C++11 Feature Proposal: Allowing/Requiring u"" for constant UTF-16 strings

229 views
Skip to first unread message

Avi Drissman

unread,
Sep 24, 2014, 5:38:53 PM9/24/14
to Chromium-dev, blink-dev
What:
C++ now has the syntax u"" to declare a constant UTF-16 string.

Why:
base::ASCIIToUTF16 is used all over the place with constant string parameters to create string16 instances. It would be nice to eliminate it (and its ASCIITo/ToASCII friends) and switch over to constant UTF-16 strings built by the compiler. It's less typing, probably faster, and cleaner.

A random example from src/net/ftp/ftp_util.cc:

    CHECK_EQ(1, map_[ASCIIToUTF16("jan")]);
    CHECK_EQ(2, map_[ASCIIToUTF16("feb")]);

becomes

    CHECK_EQ(1, map_[u"jan"]);
    CHECK_EQ(2, map_[u"feb"]);

Non-constant uses of ASCIIToUTF16 (and ASCIIToWide) would then be handled by the UTF8 variants.

(This might require redeclaring string16 as being built on top of char16_t rather than uint16 as it is today, with lossless conversions to/from wstring on Windows where today it is a typedef for wstring.)

Avi

Victor Khimenko

unread,
Sep 24, 2014, 5:51:28 PM9/24/14
to Avi Drissman, Chromium-dev, blink-dev
Have you actually looked in details into the ability to go from here to there?
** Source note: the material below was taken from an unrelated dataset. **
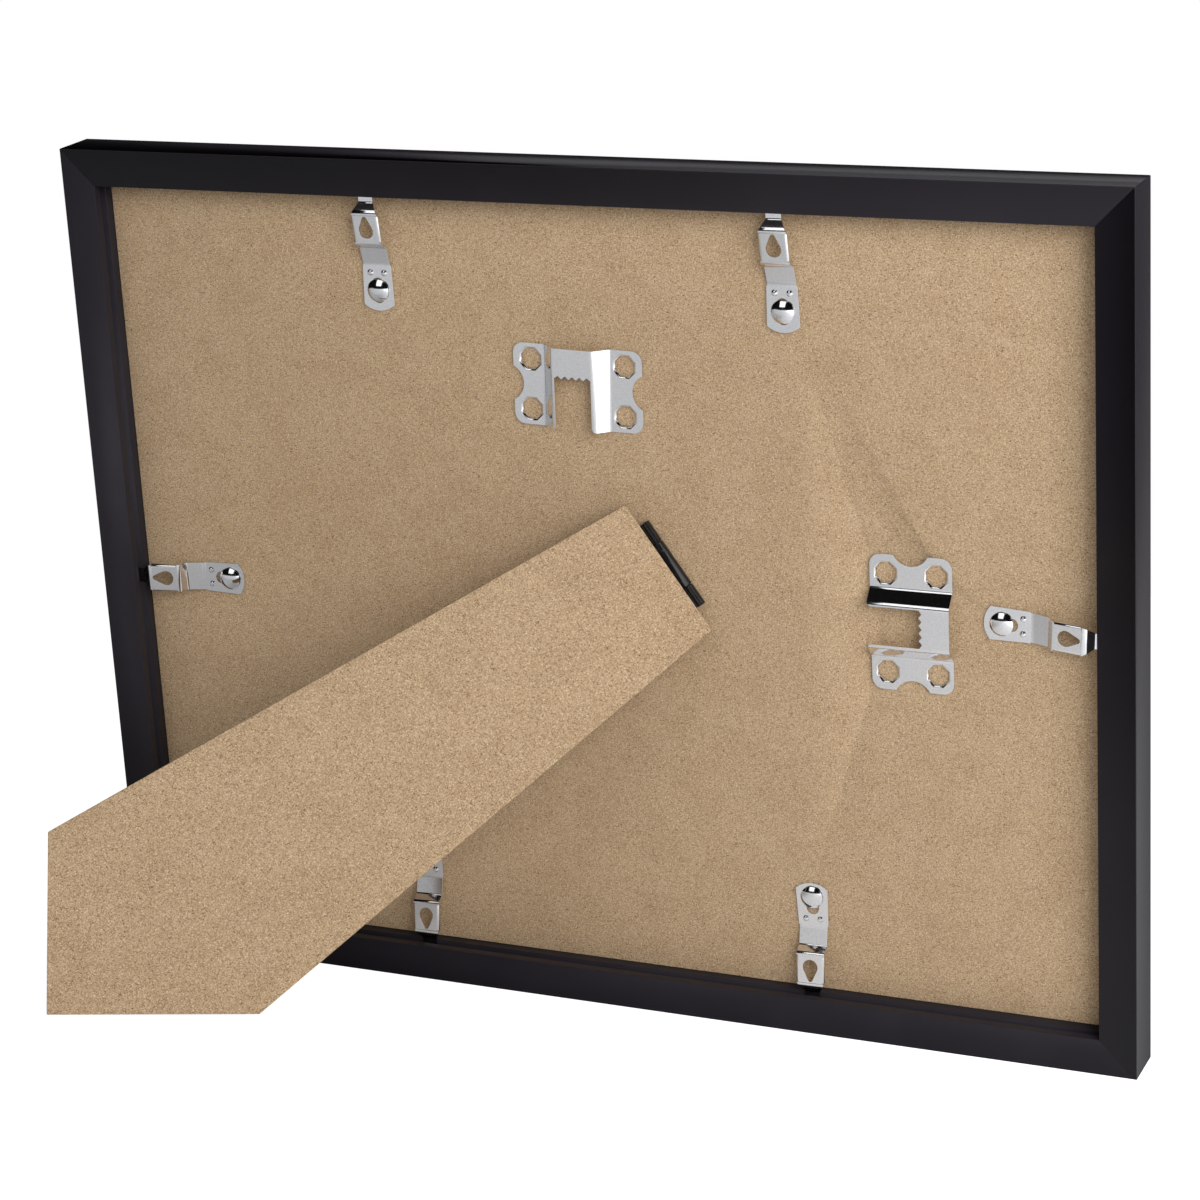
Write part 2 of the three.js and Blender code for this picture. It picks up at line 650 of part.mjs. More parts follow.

I think that's pretty good proposal, but it heavily depends on the ability to introduce that feature in piecemeal style. 

A single patch which changes thousands files all at once is much harder to swallow than gradual transition.

Another question is efficiency: u"jan" is obviously faster than ASCIIToUTF16("jan") (or at least not slower) but Windows uses UTF16 heavility in it's API and if result of such conversion will be multitude of places where char16_t strings will be copied to wchar_t based strings and back then this is not a good idea.

Peter Kasting

unread,
Sep 24, 2014, 6:15:37 PM9/24/14
to Avi Drissman, Chromium-dev, blink-dev
On Wed, Sep 24, 2014 at 2:38 PM, Avi Drissman <a...@chromium.org> wrote:
(This might require redeclaring string16 as being built on top of char16_t rather than uint16 as it is today, with lossless conversions to/from wstring on Windows where today it is a typedef for wstring.)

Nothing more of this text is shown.